Tax Records: What Can You Throw Away?
April 24, 2012
Article courtesy of SBAM Approved Partner AdvanceHR
Maybe it’s a good thing that the April 17th federal tax deadline coincides with the urge to spring clean. It feels good to throw out some of the financial records stuffing your filing cabinets. But before you head for the dumpster, make sure you’re not disposing of records you may need. You don’t want to be caught empty-handed if an IRS auditor contacts you.
Important: Before tossing out financial documents, shred them thoroughly. Identity thieves can obtain account numbers and other data by rummaging through trash.
In general, you must keep records that support items shown on your individual tax return until the statute of limitations runs out — generally, three years from the due date of the return or the date you filed, whichever is later. That means that now you can generally throw out records for the 2008 tax year, for which you filed a return in 2009.
In most cases, the IRS can audit your return for three years. You can also file an amended return on Form 1040X during this time period if you missed a deduction, overlooked a credit or misreported income.
So, does that mean you’re safe from an audit after three years? Not necessarily. There are exceptions.

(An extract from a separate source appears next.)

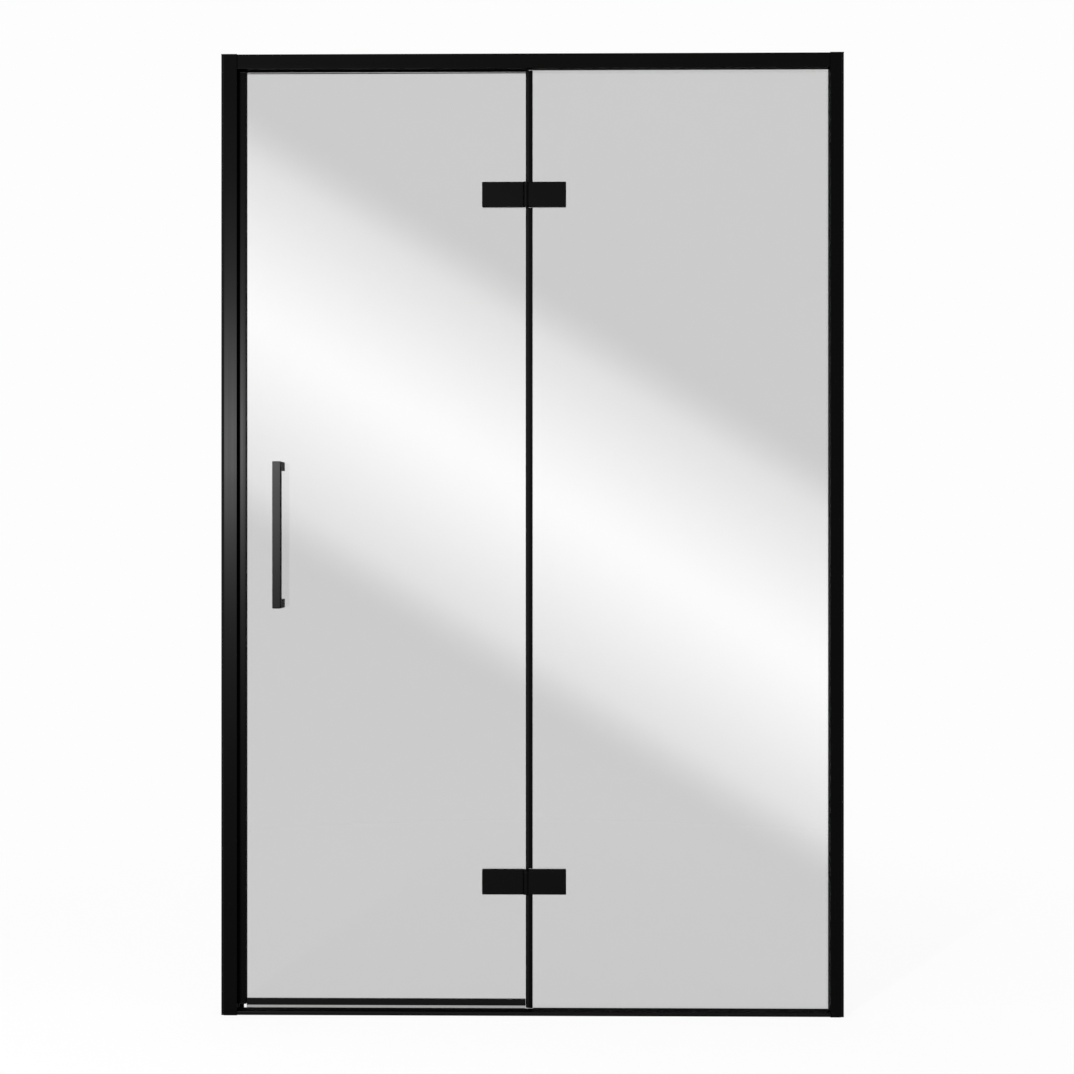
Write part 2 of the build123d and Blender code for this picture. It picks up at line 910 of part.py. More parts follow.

For example:
- If the IRS has reason to believe your income was understated by 25 percent or more, the statute of limitations for an audit increases to six years.

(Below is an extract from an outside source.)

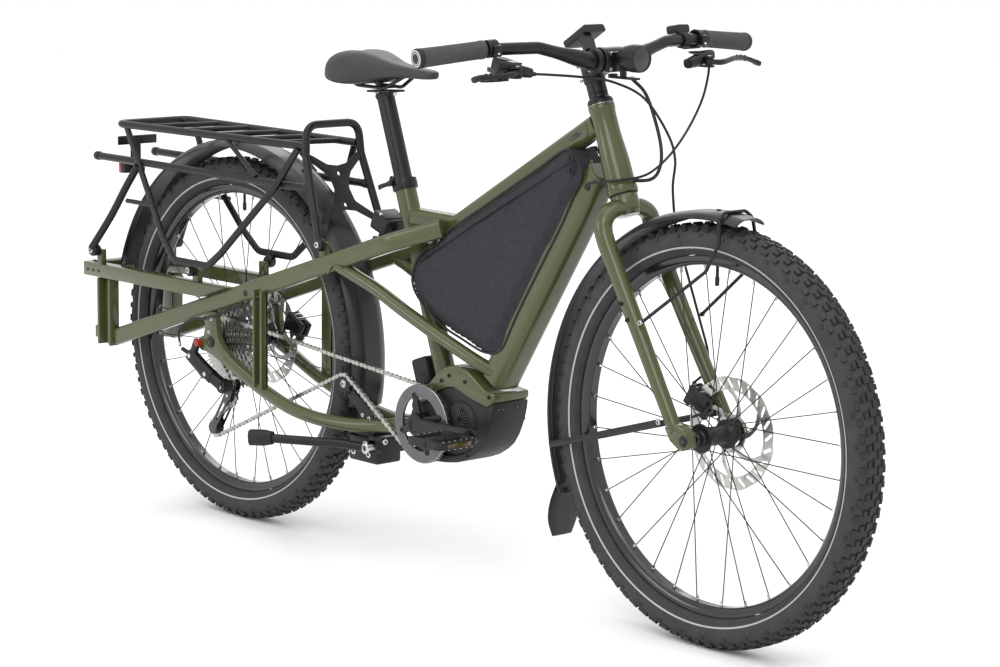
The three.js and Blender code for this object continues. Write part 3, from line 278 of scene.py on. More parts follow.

- If there is suspicion of fraud or you don’t file a tax return at all, there is no time limit for the IRS.
How Long to Keep Documents
Like most issues involving the IRS or other government agencies, there’s no easy answer to that question. The IRS does not require you to keep records in any particular way. But here are some basic guidelines to follow for individuals (Guidelines for businesses are in the right-hand chart):
Completed tax returns. Many tax advisers recommend that you hold onto copies of your finished tax returns forever. Why? So you can prove to the IRS that you actually filed. Even if you don’t keep the returns indefinitely, you should hang onto them for at least six years after they are due or filed, whichever is later.
Backup records. Any written evidence that supports figures on your tax return, such as receipts, expense logs, bank notices and sales records, should generally be kept for at least the three-year period.
Exceptions. There are some cases when taxpayers get more than the usual three years to file an amended return. You have up to seven years to take deductions for bad debts or worthless securities, so don’t toss out records that could result in refund claims for those items.
Real estate records. Keep these for as long as you own the property, plus three years after you dispose of it and report the transaction on your tax return. Throughout ownership, keep records of the purchase, as well as receipts for home improvements, relevant insurance claims, and documents relating to refinancing. These help prove your adjusted basis in the home, which is needed to figure the taxable gain at the time of sale, or to support calculations for rental property or home office deductions.
Securities. To accurately report taxable events involving stocks and bonds, you must maintain detailed records of purchases and sales. These records should include dates, quantities, prices, dividend reinvestment, and investment expenses, such as broker fees. Keep these records for as long as you own the investments, plus the statute of limitations on the relevant tax returns.
Individual Retirement Accounts (IRAs). The IRS requires you to keep copies of Forms 8606, 5498 and 1099-R until all the money is withdrawn from your IRA accounts. With the introduction of Roth IRAs, it’s more important than ever to hold onto all IRA records pertaining to contributions and withdrawals in case you’re ever questioned.
If an account is closed, treat IRA records with the same rules as securities. Don’t dispose of any ownership documentation until the statute of limitations expires.
Issues affecting more than one year. Records that support figures affecting multiple years, such as carryovers of charitable deductions, net operating loss carrybacks or carryforwards or casualty losses, need to be saved until the deductions no longer have effect, plus seven years, according to IRS instructions.
These general record-keeping guidelines are for tax purposes. Insurance companies and creditors may have other requirements.
As for business records, use these guidelines:
Employee earnings. Maintain for a minimum of four years, to meet various state and federal requirements.
Employee time cards. Keep for at least three years if your business is subject to the Fair Labor Standards Act (engaged in interstate commerce); although it’s a good practice for all businesses to keep the files for several years in case questions arise.
Personnel records. Retain three years after an employee has been terminated.
Employment tax records. Keep four years from the date the tax was due, or the date it was paid — whichever is longer.
Employee business expenses. For travel and transportation expenses supported by mileage logs and other receipts, keep supporting documents for the three-year statute of limitations period.
Sales tax returns. State regulations vary. For example, New York generally requires sales tax records to be retained for three years, while California requires four years, and Arkansas, six. Check with your tax adviser for the required record retention period for returns and supporting documents.
Business property. Records used to substantiate the cost and deductions (such as depreciation, amortization and depletion) associated with business property must be maintained to determine the basis and gain (or loss) on the sale. Keep these for as long as you own the asset, plus seven years, according to IRS guidelines.